A sculpture commemorating the slave trade greets visitors at the entrance National Memorial For Peace And Justice, in Montgomery, Alabama. Photograph: Bob Miller/Getty Images

“I don’t think we understand what trauma does; I don’t think we appreciate how we have institutionalized a lot of trauma by the way we have been indifferent to basic human needs,” Stevenson told me. “From enslavement, where 50% of all enslaved people were separated from their spouse or their family members, that’s traumatic. Lynching, to have people of color hanged and brutalized and tortured while others cheer is absolutely traumatizing. To have to learn how to exist in a society where your humanity is constantly denied and demeaned by segregation can be incredibly traumatizing and injurious. And even now, to live in a country where if you are black or brown and can be presumed dangerous and guilty just because of your color. And to have to navigate around other people’s presumption of your dangerousness, when you are not dangerous, it’s exhausting.”

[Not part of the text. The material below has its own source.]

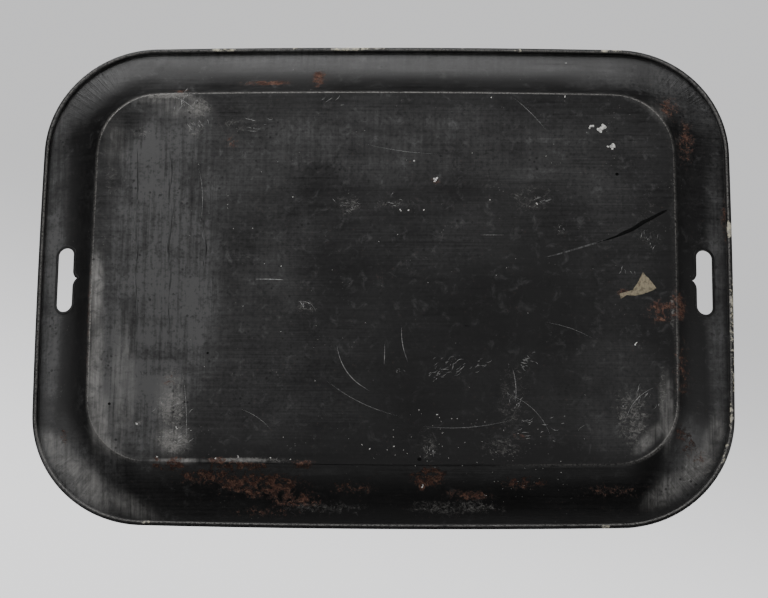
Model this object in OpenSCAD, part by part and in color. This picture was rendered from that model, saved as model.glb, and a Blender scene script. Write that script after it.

I’m exhausted. Most black people I know are exhausted. While I want to be encouraged by what we saw after the murder of George Floyd, I can’t – not yet. Pulling down monuments and furling the flag of traitors that should have never been flown on public property – or demanding that police officers kill only when absolutely necessary, as a last resort and not because they were afraid or angry – might get us closer to zero, but it won’t guarantee true racial equality. Too much damage has been done. The wounds are still too fresh. I’ll know white America is serious about long-lasting change when they begin to punish politicians who use white supremacy and white fear as political weapons and tools. The first Tuesday in November will begin telling the tale.